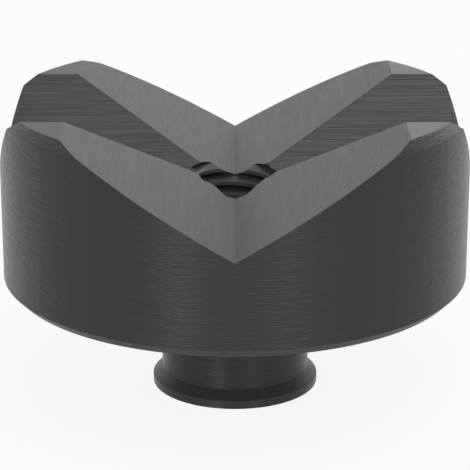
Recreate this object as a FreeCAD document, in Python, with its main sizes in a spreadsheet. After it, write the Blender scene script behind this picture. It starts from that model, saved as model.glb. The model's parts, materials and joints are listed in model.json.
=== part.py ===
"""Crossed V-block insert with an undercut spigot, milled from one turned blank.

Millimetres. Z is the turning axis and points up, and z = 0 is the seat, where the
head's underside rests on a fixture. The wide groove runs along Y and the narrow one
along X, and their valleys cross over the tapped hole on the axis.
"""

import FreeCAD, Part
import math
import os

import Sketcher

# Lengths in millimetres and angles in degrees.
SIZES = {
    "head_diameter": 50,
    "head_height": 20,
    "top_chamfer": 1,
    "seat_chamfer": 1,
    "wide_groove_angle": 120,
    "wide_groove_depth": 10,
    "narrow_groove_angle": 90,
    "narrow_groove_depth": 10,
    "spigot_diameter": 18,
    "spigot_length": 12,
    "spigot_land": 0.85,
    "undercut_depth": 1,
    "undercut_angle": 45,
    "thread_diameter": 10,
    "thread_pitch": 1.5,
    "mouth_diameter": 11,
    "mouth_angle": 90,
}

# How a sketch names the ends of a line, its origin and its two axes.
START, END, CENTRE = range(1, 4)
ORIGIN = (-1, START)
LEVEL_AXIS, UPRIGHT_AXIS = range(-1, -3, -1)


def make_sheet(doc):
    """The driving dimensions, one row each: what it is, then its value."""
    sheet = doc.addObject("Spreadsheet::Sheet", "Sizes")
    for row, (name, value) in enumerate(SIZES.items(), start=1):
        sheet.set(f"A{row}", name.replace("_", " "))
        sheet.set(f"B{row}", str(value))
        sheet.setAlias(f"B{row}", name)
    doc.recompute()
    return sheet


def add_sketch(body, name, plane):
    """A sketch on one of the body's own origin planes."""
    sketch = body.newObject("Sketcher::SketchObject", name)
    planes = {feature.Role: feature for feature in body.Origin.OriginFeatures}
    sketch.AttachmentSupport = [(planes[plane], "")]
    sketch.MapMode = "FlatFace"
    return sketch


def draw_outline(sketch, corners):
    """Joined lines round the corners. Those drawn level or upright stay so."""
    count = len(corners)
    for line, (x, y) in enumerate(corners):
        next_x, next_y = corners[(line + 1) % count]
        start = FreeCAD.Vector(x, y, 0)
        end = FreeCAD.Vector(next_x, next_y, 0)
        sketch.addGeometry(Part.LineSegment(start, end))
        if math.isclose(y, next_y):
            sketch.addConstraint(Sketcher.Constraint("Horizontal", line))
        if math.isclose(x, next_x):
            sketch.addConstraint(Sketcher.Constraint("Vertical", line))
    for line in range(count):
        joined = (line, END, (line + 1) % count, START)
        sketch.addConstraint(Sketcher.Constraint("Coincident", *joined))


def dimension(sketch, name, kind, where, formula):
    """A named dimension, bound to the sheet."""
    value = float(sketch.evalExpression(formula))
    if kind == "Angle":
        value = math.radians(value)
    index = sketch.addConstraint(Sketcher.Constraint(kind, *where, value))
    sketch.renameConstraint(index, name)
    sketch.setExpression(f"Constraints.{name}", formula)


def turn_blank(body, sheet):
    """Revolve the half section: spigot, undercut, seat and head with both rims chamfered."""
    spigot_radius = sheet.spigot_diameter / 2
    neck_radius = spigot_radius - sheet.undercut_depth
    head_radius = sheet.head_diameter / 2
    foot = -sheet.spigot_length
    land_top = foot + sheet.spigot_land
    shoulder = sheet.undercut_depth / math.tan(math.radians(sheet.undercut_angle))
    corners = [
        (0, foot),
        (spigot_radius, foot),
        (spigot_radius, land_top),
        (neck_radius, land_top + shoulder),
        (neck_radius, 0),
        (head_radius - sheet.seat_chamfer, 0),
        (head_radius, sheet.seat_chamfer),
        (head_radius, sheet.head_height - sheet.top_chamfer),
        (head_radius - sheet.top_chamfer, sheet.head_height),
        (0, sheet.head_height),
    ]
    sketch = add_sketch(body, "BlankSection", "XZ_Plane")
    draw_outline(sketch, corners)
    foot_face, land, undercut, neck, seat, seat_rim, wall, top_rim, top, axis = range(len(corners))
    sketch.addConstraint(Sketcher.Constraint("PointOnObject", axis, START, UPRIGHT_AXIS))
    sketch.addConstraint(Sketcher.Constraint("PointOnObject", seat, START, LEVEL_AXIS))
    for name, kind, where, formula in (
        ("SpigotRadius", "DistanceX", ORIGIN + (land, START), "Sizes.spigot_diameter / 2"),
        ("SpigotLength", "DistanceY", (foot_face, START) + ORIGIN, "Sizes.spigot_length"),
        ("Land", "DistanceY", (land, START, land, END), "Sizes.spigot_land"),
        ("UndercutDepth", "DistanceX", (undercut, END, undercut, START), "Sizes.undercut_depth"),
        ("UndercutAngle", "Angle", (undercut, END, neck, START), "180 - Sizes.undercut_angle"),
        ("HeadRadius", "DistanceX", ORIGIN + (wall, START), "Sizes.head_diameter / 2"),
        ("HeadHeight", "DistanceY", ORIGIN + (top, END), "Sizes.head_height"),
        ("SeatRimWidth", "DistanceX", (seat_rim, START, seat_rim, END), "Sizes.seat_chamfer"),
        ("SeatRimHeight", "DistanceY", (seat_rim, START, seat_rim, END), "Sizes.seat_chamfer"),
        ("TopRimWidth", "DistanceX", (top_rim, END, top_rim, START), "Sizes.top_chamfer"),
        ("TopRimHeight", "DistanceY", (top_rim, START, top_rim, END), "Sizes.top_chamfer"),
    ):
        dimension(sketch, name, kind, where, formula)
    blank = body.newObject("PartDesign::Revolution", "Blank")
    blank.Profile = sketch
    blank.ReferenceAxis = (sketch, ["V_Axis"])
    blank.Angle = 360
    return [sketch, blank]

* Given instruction
From the first line to the last, please quote the material above exactly.

* Written response
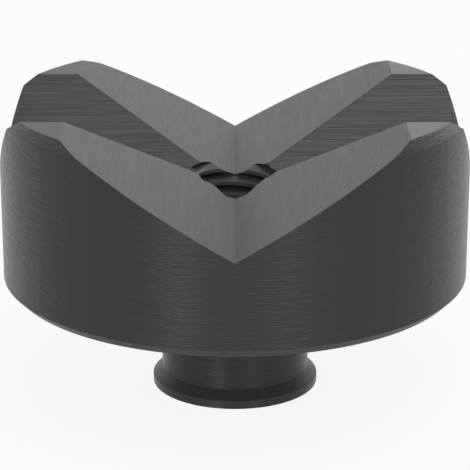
Recreate this object as a FreeCAD document, in Python, with its main sizes in a spreadsheet. After it, write the Blender scene script behind this picture. It starts from that model, saved as model.glb. The model's parts, materials and joints are listed in model.json.
=== part.py ===
"""Crossed V-block insert with an undercut spigot, milled from one turned blank.

Millimetres. Z is the turning axis and points up, and z = 0 is the seat, where the
head's underside rests on a fixture. The wide groove runs along Y and the narrow one
along X, and their valleys cross over the tapped hole on the axis.
"""

import FreeCAD, Part
import math
import os

import Sketcher

# Lengths in millimetres and angles in degrees.
SIZES = {
    "head_diameter": 50,
    "head_height": 20,
    "top_chamfer": 1,
    "seat_chamfer": 1,
    "wide_groove_angle": 120,
    "wide_groove_depth": 10,
    "narrow_groove_angle": 90,
    "narrow_groove_depth": 10,
    "spigot_diameter": 18,
    "spigot_length": 12,
    "spigot_land": 0.85,
    "undercut_depth": 1,
    "undercut_angle": 45,
    "thread_diameter": 10,
    "thread_pitch": 1.5,
    "mouth_diameter": 11,
    "mouth_angle": 90,
}

# How a sketch names the ends of a line, its origin and its two axes.
START, END, CENTRE = range(1, 4)
ORIGIN = (-1, START)
LEVEL_AXIS, UPRIGHT_AXIS = range(-1, -3, -1)


def make_sheet(doc):
    """The driving dimensions, one row each: what it is, then its value."""
    sheet = doc.addObject("Spreadsheet::Sheet", "Sizes")
    for row, (name, value) in enumerate(SIZES.items(), start=1):
        sheet.set(f"A{row}", name.replace("_", " "))
        sheet.set(f"B{row}", str(value))
        sheet.setAlias(f"B{row}", name)
    doc.recompute()
    return sheet


def add_sketch(body, name, plane):
    """A sketch on one of the body's own origin planes."""
    sketch = body.newObject("Sketcher::SketchObject", name)
    planes = {feature.Role: feature for feature in body.Origin.OriginFeatures}
    sketch.AttachmentSupport = [(planes[plane], "")]
    sketch.MapMode = "FlatFace"
    return sketch


def draw_outline(sketch, corners):
    """Joined lines round the corners. Those drawn level or upright stay so."""
    count = len(corners)
    for line, (x, y) in enumerate(corners):
        next_x, next_y = corners[(line + 1) % count]
        start = FreeCAD.Vector(x, y, 0)
        end = FreeCAD.Vector(next_x, next_y, 0)
        sketch.addGeometry(Part.LineSegment(start, end))
        if math.isclose(y, next_y):
            sketch.addConstraint(Sketcher.Constraint("Horizontal", line))
        if math.isclose(x, next_x):
            sketch.addConstraint(Sketcher.Constraint("Vertical", line))
    for line in range(count):
        joined = (line, END, (line + 1) % count, START)
        sketch.addConstraint(Sketcher.Constraint("Coincident", *joined))


def dimension(sketch, name, kind, where, formula):
    """A named dimension, bound to the sheet."""
    value = float(sketch.evalExpression(formula))
    if kind == "Angle":
        value = math.radians(value)
    index = sketch.addConstraint(Sketcher.Constraint(kind, *where, value))
    sketch.renameConstraint(index, name)
    sketch.setExpression(f"Constraints.{name}", formula)


def turn_blank(body, sheet):
    """Revolve the half section: spigot, undercut, seat and head with both rims chamfered."""
    spigot_radius = sheet.spigot_diameter / 2
    neck_radius = spigot_radius - sheet.undercut_depth
    head_radius = sheet.head_diameter / 2
    foot = -sheet.spigot_length
    land_top = foot + sheet.spigot_land
    shoulder = sheet.undercut_depth / math.tan(math.radians(sheet.undercut_angle))
    corners = [
        (0, foot),
        (spigot_radius, foot),
        (spigot_radius, land_top),
        (neck_radius, land_top + shoulder),
        (neck_radius, 0),
        (head_radius - sheet.seat_chamfer, 0),
        (head_radius, sheet.seat_chamfer),
        (head_radius, sheet.head_height - sheet.top_chamfer),
        (head_radius - sheet.top_chamfer, sheet.head_height),
        (0, sheet.head_height),
    ]
    sketch = add_sketch(body, "BlankSection", "XZ_Plane")
    draw_outline(sketch, corners)
    foot_face, land, undercut, neck, seat, seat_rim, wall, top_rim, top, axis = range(len(corners))
    sketch.addConstraint(Sketcher.Constraint("PointOnObject", axis, START, UPRIGHT_AXIS))
    sketch.addConstraint(Sketcher.Constraint("PointOnObject", seat, START, LEVEL_AXIS))
    for name, kind, where, formula in (
        ("SpigotRadius", "DistanceX", ORIGIN + (land, START), "Sizes.spigot_diameter / 2"),
        ("SpigotLength", "DistanceY", (foot_face, START) + ORIGIN, "Sizes.spigot_length"),
        ("Land", "DistanceY", (land, START, land, END), "Sizes.spigot_land"),
        ("UndercutDepth", "DistanceX", (undercut, END, undercut, START), "Sizes.undercut_depth"),
        ("UndercutAngle", "Angle", (undercut, END, neck, START), "180 - Sizes.undercut_angle"),
        ("HeadRadius", "DistanceX", ORIGIN + (wall, START), "Sizes.head_diameter / 2"),
        ("HeadHeight", "DistanceY", ORIGIN + (top, END), "Sizes.head_height"),
        ("SeatRimWidth", "DistanceX", (seat_rim, START, seat_rim, END), "Sizes.seat_chamfer"),
        ("SeatRimHeight", "DistanceY", (seat_rim, START, seat_rim, END), "Sizes.seat_chamfer"),
        ("TopRimWidth", "DistanceX", (top_rim, END, top_rim, START), "Sizes.top_chamfer"),
        ("TopRimHeight", "DistanceY", (top_rim, START, top_rim, END), "Sizes.top_chamfer"),
    ):
        dimension(sketch, name, kind, where, formula)
    blank = body.newObject("PartDesign::Revolution", "Blank")
    blank.Profile = sketch
    blank.ReferenceAxis = (sketch, ["V_Axis"])
    blank.Angle = 360
    return [sketch, blank]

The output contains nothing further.